Moreover, on a consolidated basis, FX neutral total payment volume continued to grow during the fourth quarter to 98.5% year-on-year growth, while it also increased in all the main geographies. This was mostly due to off-platform services, which accounted for 78% of total TPV growth. On-platform total payment volume in Argentina and Mexico also posted growth on a sequential basis, reaching 107.6% and 53.4% year-on-year growth on an FX neutral basis respectively, which led to total on platform payment volume growth of 46% on an FX neutral basis. Off marketplace total payment volume forms 54.7% of total TPV during the fourth quarter, and continued to increase in triple digits on a consolidated basis, reaching FX neutral growth of 175.8% year-on-year.
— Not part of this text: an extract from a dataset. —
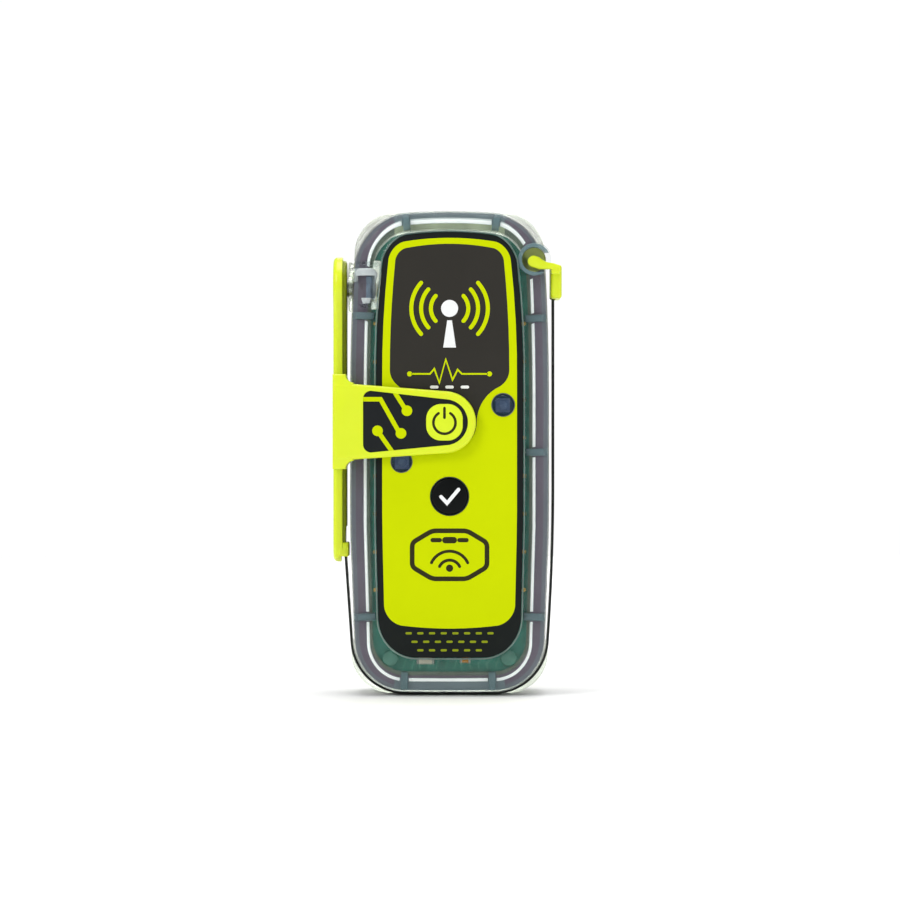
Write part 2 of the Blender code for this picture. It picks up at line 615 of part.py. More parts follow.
def strip(name, path):
    """A flat strip of the blade's thickness along a path of x, z points."""
    sides = ([], [])
    for i, (x, z) in enumerate(path):
        before, after = path[max(i - 1, 0)], path[min(i + 1, len(path) - 1)]
        along = Vector((after[0] - before[0], after[1] - before[1])).normalized()
        across = Vector((-along.y, along.x)) * BLADE_THICK / 2
        sides[0].append((x + across.x, z + across.y))
        sides[1].append((x - across.x, z - across.y))
    return prism(name, sides[0] + sides[1][::-1], BLADE_FRONT, BLADE_BACK, "spring_steel")


def blade():
    gap = BLADE_GAP / 2 / BLADE_RADIUS
    angles = hinge_angles()
    start = corner_point(-1, BLADE_LEAN)
    root_top = (start[0] - math.tan(BLADE_LEAN) * (BLADE_ROOT_TOP - start[1]), BLADE_ROOT_TOP)
    strip("blade_root", [root_top] + corner_run(-1, BLADE_LEAN, angles[0] - gap))
    for i, (here, following) in enumerate(zip(angles, angles[1:])):
        strip(f"blade_left_{i + 1}", corner_run(-1, here + gap, following - gap))
    strip("blade_bottom", corner_run(-1, angles[-1] + gap, math.pi / 2)
          + corner_run(1, math.pi / 2, angles[-1] + gap))
    for i, (here, following) in enumerate(zip(angles[::-1], angles[-2::-1])):
        strip(f"blade_right_{i + 1}", corner_run(1, here - gap, following + gap))
    strip("blade_long", corner_run(1, angles[0] - gap, BLADE_LEAN) + right_side_run())


def blade_tip():
    tip = box("blade_tip", (23.9, -12.6, 93.9), (26.5, 0.0, 101.9), "hi_vis_plastic", 0.5)
    lower = [(18.5, NOTCH_Z - 0.5), (19.6, NOTCH_Z - 1.8), (21.1, NOTCH_Z - 2.3), (25.4, NOTCH_Z - 2.3),
             (25.4, 100.2), (26.2, 100.2)]
    upper = [(26.2, 101.6), (24.6, NOTCH_Z - 0.9), (22.9, NOTCH_Z - 0.6), (21.3, NOTCH_Z + 0.5),
             (19.4, NOTCH_Z + 0.9), (18.5, NOTCH_Z + 0.5)]
    tongue = prism("tongue", lower + upper, -14.7, -13.2)
    neck = box("tongue_neck", (23.95, -14.6, 99.6), (26.0, -11.5, 101.5))
    add(tip, tongue, neck)
    cut(tip, box("tip_slot", (BLADE_STRAIGHT_X - 0.6, BLADE_FRONT - CLEARANCE, 93),
                 (BLADE_STRAIGHT_X + 0.6, BLADE_BACK + CLEARANCE, BLADE_TOP + 0.5)))


# ---------------------------------------------------------------- joint axes

def axis_empty(name, x, y, z, parent=None):
    empty = bpy.data.objects.new(name, None)
    PARTS.objects.link(empty)
    empty.location = (x * MM, y * MM, z * MM)
    bpy.context.view_layer.update()
    if parent:
        attach(empty, parent)
    return empty


def attach(child, parent):
    bpy.context.view_layer.update()
    child.parent = parent
    child.matrix_parent_inverse = parent.matrix_world.inverted()


def joints():
    swing = axis_empty("antenna_swing_axis", 0, HUB_Y, HUB_Z)
    for name in ("antenna_arm", "flap_label", "power_pad", "hub_shaft", "hub_nut", "blade_root"):
        attach(bpy.data.objects[name], swing)
    middle = (BLADE_FRONT + BLADE_BACK) / 2
    places = [corner_point(-1, a) for a in hinge_angles()]
    places += [corner_point(1, a) for a in hinge_angles()[::-1]]
    numbers = range(1, HINGES_PER_CORNER)
    carried = [f"blade_left_{i}" for i in numbers] + ["blade_bottom"]
    carried += [f"blade_right_{i}" for i in numbers] + ["blade_long"]
    parent = swing
    for i, ((x, z), name) in enumerate(zip(places, carried)):
        parent = axis_empty(f"blade_hinge_{i + 1}_axis", x, middle, z, parent)
        attach(bpy.data.objects[name], parent)
    attach(bpy.data.objects["blade_tip"], parent)


front_shell()
back_shell()
case_seal()
case_screws()
labels()
button("on_button", ON_BUTTON, ON_CAP_FRONT, "hi_vis_plastic")
button("test_button", TEST_BUTTON, TEST_CAP_FRONT, "button_black")
lamp("strobe", STROBE)
lamp("status", STATUS)
board()
power()
antenna_arm()
flap_pieces()
hub()
blade()
blade_tip()
joints()
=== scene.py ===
"""Looks of the hand-held emergency position beacon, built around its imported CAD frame.

Lengths in this script are millimetres unless a name says otherwise; MM turns them into metres. The face
looks towards -Y, the antenna arm is on the -X side, and the beacon stands on z = 0.
"""

import math
import random
from itertools import groupby

import bmesh
import bpy
from mathutils import Matrix, Vector


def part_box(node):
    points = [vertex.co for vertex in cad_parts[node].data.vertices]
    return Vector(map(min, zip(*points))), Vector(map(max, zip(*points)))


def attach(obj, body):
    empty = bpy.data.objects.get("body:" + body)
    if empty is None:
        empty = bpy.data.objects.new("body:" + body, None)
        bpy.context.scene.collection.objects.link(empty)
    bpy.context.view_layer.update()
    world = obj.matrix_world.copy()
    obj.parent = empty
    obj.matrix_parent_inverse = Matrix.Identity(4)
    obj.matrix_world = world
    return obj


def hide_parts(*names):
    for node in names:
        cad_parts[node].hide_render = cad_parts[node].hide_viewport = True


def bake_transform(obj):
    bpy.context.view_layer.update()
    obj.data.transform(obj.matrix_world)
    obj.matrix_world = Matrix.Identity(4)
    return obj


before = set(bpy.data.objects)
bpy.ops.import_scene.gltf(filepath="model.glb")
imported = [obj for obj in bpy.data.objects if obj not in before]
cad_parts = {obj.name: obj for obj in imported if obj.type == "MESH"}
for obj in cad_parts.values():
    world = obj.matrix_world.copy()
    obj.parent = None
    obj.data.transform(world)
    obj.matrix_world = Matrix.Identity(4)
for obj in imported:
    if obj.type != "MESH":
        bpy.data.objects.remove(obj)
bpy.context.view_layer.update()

MM = 0.001
SHAPES = random.Random(7)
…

MELI in the fourth quarter of FY 19 has reported the adjusted loss per share of $1.11, missing the analysts’ estimates for the adjusted loss per share of 74 cents, according to analysts polled by FactSet. The company had reported the adjusted revenue growth of 57.5 percent to $674.3 million in the fourth quarter of FY 19, beating the analysts’ estimates for revenue of $667 million. The company posted the gross profit of $308.3 million, which represented 45.7% of revenues during the quarter, was down from 47.8% a year ago. This 211 basis point margin compression was mainly due to the most part by warehousing costs from the fulfillment operations and the incremental inventory costs from the robust sales of MPOS devices, which were partially offset by collection fee improvements, sales taxes and hosting fee efficiencies.